The church, as a collection of usually similar individuals, makes similar collective decisions. They are there to embrace those that have failed, to lead them back to the Christ, but, only if the individuals in the church can understand and empathize with the sins committed by those that have lost their way. For "mortal" sins, there can be no empathy, and thus no incentive to minister.

A raw diamond can be polished, but, a lump of coal is just a lump of coal.

This categorization and empathy effect can cause tunnel vision when looking at behavior.

An example...

There is much discussion about how gay marriage denigrates marriage. This seems to garner special attention because same-sex sex is something most people cannot imagine themselves doing. Its very alienness makes it seem more transgressive. Marriages today, however, usually struggle with more common problems: extra-marital sex, financial imprudence, workaholism, gluttony. To focus on the rare without focussing on the common can only lead to rare successes with common failures.
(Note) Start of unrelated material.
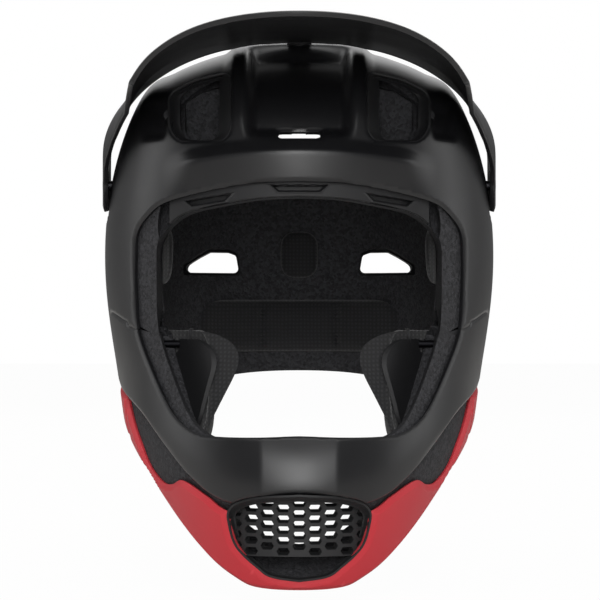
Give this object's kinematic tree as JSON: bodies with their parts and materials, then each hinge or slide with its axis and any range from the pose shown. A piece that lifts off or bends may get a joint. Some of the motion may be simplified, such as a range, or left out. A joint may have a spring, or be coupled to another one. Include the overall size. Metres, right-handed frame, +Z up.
{
  "type": "downhill bike full face helmet",
  "caption": "Full face helmet with an open chin bar, an adjustable peak, foam liner, pads and a ring-fastened strap.",
  "frame": {"origin": "centre of the head cavity, level with the eyes", "axes": "+Z up through the crown, -Y the way the face looks, +X to the wearer's left"},
  "size_m": [0.2398, 0.3432, 0.3349],
  "materials": {
    "black_shell": "satin black",
    "red_shell": "satin red",
    "foam": "dark beaded foam",
    "black_plastic": "matt",
    "screw_metal": "black anodised",
    "bush_metal": "turned",
    "pad_fabric": "knitted",
    "webbing": "woven",
    "ring_steel": "brushed"
  },
  "bodies": {
    "helmet": {"brow_pad": "pad_fabric", "brow_trim": "black_plastic", "cheek_pad_left": "pad_fabric", "cheek_pad_right": "pad_fabric", "cheek_plate_left": "black_plastic", "cheek_plate_right": "black_plastic", "chin_bar": "black_shell", "chin_grille": "black_plastic", "chin_liner": "foam", "crown_liner": "foam", "crown_pad": "pad_fabric", "crown_shell": "black_shell", "lower_shell": "red_shell", "mouth_bezel": "black_plastic", "nape_pad": "pad_fabric", "rear_pad": "pad_fabric", "rear_vent_sleeves": "black_plastic", "strap_long": "webbing", "strap_rivets": "ring_steel", "strap_short": "webbing", "temple_pad_left": "pad_fabric", "temple_pad_right": "pad_fabric", "vent_bezel_left": "black_plastic", "vent_bezel_right": "black_plastic", "visor_bushes": "bush_metal"},
    "visor": {"visor": "black_shell"},
    "side_screw_left": {"visor_screw_left": "screw_metal"},
    "side_screw_right": {"visor_screw_right": "screw_metal"},
    "middle_screw": {"visor_screw_middle": "screw_metal"},
    "upper_ring": {"ring_upper": "ring_steel"},
    "lower_ring": {"ring_lower": "ring_steel"}
  },
  "joints": [
    {"name": "visor_tilt", "type": "hinge", "parent": "helmet", "child": "visor", "pos_m": [0, -0.015, 0.07], "axis": [-1, 0, 0], "range_deg": [-6, 14]},
    {"name": "side_screw_left_turn", "type": "hinge", "parent": "helmet", "child": "side_screw_left", "pos_m": [0, -0.015, 0.07], "axis": [1, 0, 0], "continuous": true},
    {"name": "side_screw_right_turn", "type": "hinge", "parent": "helmet", "child": "side_screw_right", "pos_m": [0, -0.015, 0.07], "axis": [-1, 0, 0], "continuous": true},
    {"name": "middle_screw_turn", "type": "hinge", "parent": "helmet", "child": "middle_screw", "pos_m": [0, -0.015, 0.07], "axis": [0, -0.1736, 0.9848], "continuous": true},
    {"name": "ring_upper_swing", "type": "hinge", "parent": "helmet", "child": "upper_ring", "pos_m": [-0.03743, -0.072, -0.09637], "axis": [0, 1, 0], "range_deg": [-30, 0]},
    {"name": "ring_lower_swing", "type": "hinge", "parent": "helmet", "child": "lower_ring", "pos_m": [-0.03857, -0.072, -0.10063], "axis": [0, 1, 0], "range_deg": [0, 12]}
  ]
}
Interestingly, the idea of original sin, that we all suffer because of the sins committed by Adam and Eve, ends up creating a more democratic theology than the tabula rasa idea, where we are born sinless, but inevitably fail. The idea of original sin reinforces our understanding that all people need equal amounts of Christ.

Most American Christians, despite the doctrines of their various faith traditions, act as if they believe in the tabula rasa idea, and its correllary: bad people need more Christ than good people.

And yet, because of the implicit divisions of sin into minor and major, understandable and incomprehensible, the American Christian is less likely to minister to those whom he or she believes is in greater need of Christ.

Whatever.

San Dimas High School Football rules!!!!